EXERCISE GOAL:
Quote verbatim the span of lines that begins the listing below and closes with the line containing "return arm.cut(rod_x(CRANK_OUT - 1, CRANK_IN".

DATASET EXTRACT:
%%

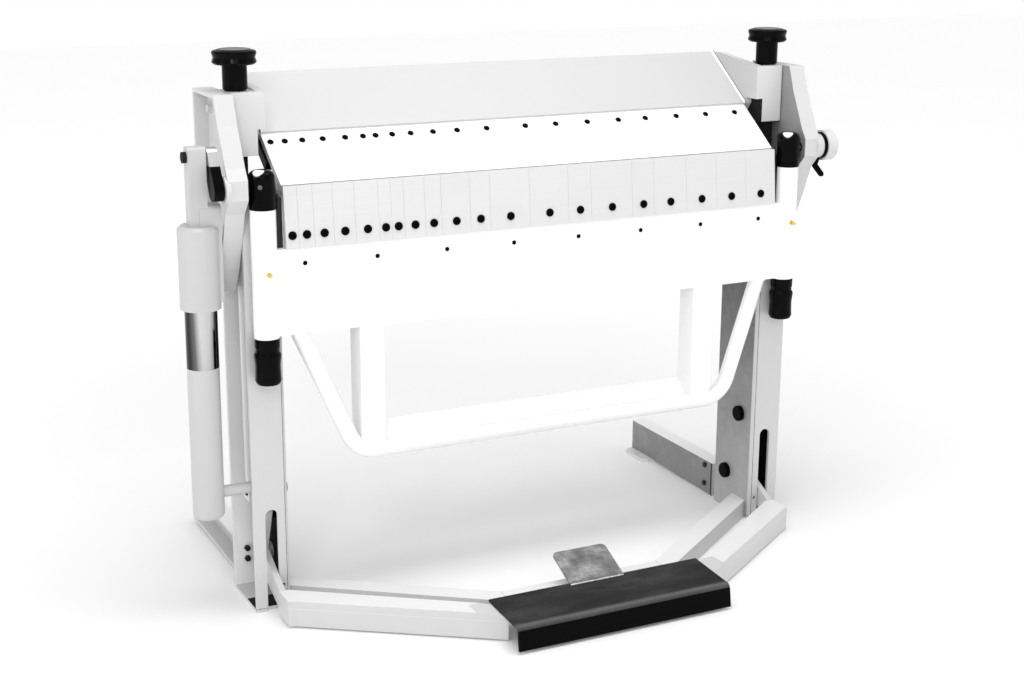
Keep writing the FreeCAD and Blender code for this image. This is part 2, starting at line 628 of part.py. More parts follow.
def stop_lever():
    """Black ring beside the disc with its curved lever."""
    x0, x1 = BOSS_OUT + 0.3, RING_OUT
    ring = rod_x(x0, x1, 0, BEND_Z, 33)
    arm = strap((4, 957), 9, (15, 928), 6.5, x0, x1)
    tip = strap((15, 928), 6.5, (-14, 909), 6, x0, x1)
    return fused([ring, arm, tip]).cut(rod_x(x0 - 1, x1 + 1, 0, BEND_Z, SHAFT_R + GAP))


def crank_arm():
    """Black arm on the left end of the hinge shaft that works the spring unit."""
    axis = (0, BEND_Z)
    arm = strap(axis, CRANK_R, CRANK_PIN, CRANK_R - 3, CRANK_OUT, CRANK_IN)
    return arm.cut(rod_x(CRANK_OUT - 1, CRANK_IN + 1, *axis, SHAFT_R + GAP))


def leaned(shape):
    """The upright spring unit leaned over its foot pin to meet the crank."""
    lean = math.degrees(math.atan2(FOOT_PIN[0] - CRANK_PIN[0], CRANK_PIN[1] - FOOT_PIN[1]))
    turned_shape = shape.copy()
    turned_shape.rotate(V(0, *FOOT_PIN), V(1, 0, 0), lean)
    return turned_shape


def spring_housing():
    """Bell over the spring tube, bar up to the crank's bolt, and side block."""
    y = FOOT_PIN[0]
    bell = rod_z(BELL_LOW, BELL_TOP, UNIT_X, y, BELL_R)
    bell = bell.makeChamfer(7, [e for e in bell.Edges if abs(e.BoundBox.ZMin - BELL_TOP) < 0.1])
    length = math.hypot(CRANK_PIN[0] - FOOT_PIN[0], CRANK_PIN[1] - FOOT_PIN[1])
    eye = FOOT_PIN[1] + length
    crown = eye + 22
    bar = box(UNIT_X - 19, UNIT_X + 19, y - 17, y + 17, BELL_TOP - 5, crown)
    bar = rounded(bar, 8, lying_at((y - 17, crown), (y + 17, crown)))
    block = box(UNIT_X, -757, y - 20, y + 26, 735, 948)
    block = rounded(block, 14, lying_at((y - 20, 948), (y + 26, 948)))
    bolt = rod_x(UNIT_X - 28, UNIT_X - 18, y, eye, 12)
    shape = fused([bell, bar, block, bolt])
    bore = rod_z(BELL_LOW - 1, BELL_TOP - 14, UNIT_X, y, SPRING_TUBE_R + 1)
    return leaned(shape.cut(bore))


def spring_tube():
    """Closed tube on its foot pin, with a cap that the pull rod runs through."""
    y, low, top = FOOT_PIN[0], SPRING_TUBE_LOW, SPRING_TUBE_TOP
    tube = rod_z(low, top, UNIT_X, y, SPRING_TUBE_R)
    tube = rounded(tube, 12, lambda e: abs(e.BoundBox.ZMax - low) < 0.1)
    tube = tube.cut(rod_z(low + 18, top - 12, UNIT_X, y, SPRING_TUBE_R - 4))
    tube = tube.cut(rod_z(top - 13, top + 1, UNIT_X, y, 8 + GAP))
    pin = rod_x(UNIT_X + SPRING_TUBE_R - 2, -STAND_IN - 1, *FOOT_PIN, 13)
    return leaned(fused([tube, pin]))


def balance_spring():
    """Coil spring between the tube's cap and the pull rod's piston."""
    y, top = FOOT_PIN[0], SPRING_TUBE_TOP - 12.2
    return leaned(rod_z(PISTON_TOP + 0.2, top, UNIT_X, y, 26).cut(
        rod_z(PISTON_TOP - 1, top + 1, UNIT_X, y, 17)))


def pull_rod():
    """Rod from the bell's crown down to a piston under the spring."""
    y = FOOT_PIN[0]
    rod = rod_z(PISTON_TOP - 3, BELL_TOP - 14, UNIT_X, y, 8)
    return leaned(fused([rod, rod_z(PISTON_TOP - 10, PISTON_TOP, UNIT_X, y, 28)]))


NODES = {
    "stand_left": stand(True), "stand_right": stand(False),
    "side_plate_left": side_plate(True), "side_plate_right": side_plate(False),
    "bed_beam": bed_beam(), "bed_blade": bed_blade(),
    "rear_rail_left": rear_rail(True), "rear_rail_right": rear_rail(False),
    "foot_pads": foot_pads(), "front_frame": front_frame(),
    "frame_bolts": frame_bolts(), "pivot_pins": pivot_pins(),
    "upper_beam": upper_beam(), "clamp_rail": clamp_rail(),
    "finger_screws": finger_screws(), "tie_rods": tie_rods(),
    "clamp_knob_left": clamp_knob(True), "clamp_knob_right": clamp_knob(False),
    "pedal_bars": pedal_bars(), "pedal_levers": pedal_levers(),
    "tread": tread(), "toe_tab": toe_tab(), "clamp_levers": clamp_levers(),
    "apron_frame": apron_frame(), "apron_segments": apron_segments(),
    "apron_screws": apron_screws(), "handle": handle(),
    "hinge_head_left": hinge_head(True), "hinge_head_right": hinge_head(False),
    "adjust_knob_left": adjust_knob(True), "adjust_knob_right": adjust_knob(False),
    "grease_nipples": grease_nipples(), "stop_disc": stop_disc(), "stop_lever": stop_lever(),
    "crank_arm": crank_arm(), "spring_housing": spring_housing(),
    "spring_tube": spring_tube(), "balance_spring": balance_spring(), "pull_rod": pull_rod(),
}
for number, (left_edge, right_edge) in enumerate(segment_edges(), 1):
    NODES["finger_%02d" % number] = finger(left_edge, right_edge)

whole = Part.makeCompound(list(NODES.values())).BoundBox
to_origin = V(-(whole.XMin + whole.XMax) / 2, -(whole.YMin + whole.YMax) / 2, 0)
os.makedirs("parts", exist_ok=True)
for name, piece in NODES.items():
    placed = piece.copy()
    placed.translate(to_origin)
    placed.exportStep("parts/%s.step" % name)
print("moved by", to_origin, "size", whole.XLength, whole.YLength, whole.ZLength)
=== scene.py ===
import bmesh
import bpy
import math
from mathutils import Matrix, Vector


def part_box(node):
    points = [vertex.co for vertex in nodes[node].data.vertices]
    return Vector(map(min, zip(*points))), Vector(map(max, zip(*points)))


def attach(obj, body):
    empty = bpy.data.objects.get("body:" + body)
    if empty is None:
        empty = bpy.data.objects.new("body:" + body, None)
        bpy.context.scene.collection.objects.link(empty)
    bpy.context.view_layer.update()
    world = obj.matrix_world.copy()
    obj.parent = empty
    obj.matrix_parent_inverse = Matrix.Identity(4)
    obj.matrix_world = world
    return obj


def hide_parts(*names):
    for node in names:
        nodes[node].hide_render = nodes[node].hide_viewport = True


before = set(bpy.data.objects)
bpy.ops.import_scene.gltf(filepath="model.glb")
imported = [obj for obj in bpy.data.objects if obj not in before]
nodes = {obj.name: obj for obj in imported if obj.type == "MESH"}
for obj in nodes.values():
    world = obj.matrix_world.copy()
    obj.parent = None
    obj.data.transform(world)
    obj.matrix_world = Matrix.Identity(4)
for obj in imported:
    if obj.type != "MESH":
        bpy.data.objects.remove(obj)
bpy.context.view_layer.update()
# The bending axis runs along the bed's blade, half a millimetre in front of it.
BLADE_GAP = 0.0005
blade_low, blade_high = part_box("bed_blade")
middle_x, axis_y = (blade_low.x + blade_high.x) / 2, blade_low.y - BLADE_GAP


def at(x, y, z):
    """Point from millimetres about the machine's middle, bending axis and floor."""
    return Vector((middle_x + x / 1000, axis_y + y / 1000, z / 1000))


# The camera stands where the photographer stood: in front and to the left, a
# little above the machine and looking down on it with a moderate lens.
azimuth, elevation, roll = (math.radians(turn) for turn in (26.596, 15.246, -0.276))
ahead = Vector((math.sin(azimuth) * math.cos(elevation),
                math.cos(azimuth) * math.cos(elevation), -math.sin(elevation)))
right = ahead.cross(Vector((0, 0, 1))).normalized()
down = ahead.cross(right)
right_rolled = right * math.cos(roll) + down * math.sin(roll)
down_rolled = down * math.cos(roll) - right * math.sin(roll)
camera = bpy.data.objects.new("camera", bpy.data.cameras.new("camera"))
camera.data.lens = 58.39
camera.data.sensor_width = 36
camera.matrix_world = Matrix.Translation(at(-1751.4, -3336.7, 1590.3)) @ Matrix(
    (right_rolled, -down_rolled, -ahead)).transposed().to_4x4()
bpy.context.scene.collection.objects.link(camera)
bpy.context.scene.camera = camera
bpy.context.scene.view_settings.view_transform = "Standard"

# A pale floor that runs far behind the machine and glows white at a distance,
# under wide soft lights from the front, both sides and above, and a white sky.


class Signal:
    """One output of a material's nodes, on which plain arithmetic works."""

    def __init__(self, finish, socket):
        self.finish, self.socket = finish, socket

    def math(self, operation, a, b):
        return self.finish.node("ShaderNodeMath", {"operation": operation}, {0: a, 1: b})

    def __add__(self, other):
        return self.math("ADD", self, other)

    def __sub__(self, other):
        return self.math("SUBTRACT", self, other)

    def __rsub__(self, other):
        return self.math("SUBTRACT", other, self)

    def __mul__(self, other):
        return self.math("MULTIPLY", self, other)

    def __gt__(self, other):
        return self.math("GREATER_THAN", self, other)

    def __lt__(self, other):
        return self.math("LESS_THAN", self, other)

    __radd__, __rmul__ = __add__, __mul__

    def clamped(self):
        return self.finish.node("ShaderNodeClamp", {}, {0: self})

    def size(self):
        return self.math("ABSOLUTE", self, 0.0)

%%

RESULT OF THIS TASK:
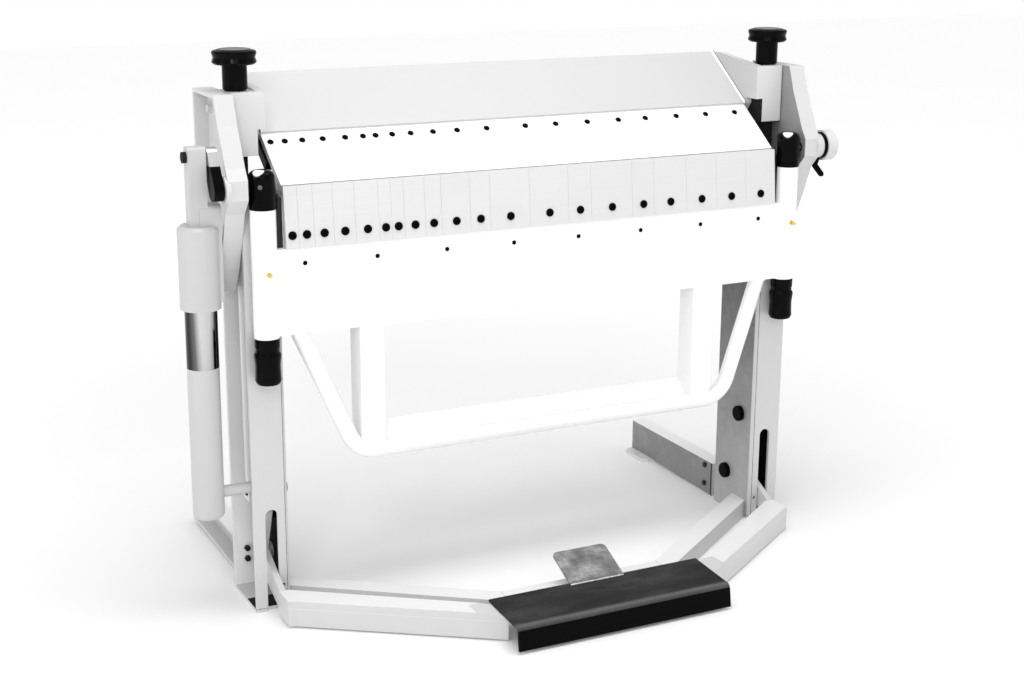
Keep writing the FreeCAD and Blender code for this image. This is part 2, starting at line 628 of part.py. More parts follow.
def stop_lever():
    """Black ring beside the disc with its curved lever."""
    x0, x1 = BOSS_OUT + 0.3, RING_OUT
    ring = rod_x(x0, x1, 0, BEND_Z, 33)
    arm = strap((4, 957), 9, (15, 928), 6.5, x0, x1)
    tip = strap((15, 928), 6.5, (-14, 909), 6, x0, x1)
    return fused([ring, arm, tip]).cut(rod_x(x0 - 1, x1 + 1, 0, BEND_Z, SHAFT_R + GAP))


def crank_arm():
    """Black arm on the left end of the hinge shaft that works the spring unit."""
    axis = (0, BEND_Z)
    arm = strap(axis, CRANK_R, CRANK_PIN, CRANK_R - 3, CRANK_OUT, CRANK_IN)
    return arm.cut(rod_x(CRANK_OUT - 1, CRANK_IN + 1, *axis, SHAFT_R + GAP))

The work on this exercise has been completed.